On April 2, 1778, John Baxter landed at English harbour in Antigua. He was a skilled shipwright from Chatham in England. He was offered a post at the naval dockyard at English Harbour (now called Nelson's Dockyard). Baxter was a Methodist Local Preacher, and he had heard of the work of the Gilberts, and had heard of the flock that was awaiting a new shepherd. When he arrived in Antigua he began preaching and meeting the leaders of the island Methodists. Within a year the Methodist community had grown to 600 persons. By 1783 the first Methodist Chapel was built in Antigua, with John Baxter, as the local preacher. The chapel was a wooden structure and seated about 2,000 people.
In 1786 Rev. Dr. Thomas Coke, arrived (by providence) in Antigua. He was travelling to Nova Scotia but his ship was blown off course. Coke was made Superintendent of the Church in America by Wesley in 1784. It was in 1786 that the missionary endeavour to Caribbean was officially recognized by the Conference in England.

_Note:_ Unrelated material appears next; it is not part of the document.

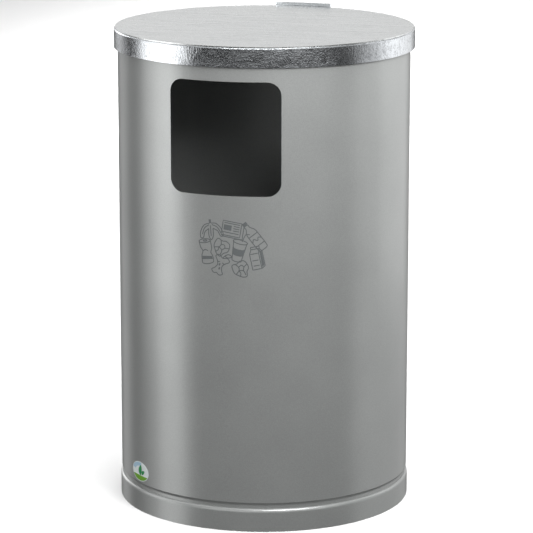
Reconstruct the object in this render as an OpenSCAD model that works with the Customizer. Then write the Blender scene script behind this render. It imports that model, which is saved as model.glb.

In 1884 an attempt was made at autonomy with the formation of two West Indian Conferences. However by 1903 the venture had failed. It was not until the 1960's that another attempt was made at autonomy. This second attempt resulted in the emergence of the Methodist Church in the Caribbean and the Americas (MCCA) in May 1967.
The MCCA has eight Districts and has its headquarters in Antigua. The eight Districts are Bahamas/Turks and Caicos Islands, Belize/Honduras, Guyana, Haiti, Jamaica, Leeward Islands, Panama/Costa Rica and South Caribbean.
Up to 1996 the Conference of the MCCA met annually in May. In 1997 the MCCA made some changes to its structure. The Conference was renamed the Connexional Conference and now meets every three years. In between the meetings of the Connexional Conference its executive body, the Connexional Council acts on its behalf.
Also in 1997 Districts were given greater responsibility to make decisions affecting their work. Consequently the District Synod was renamed the District Conference, and the title Chairman of the District is now called District President.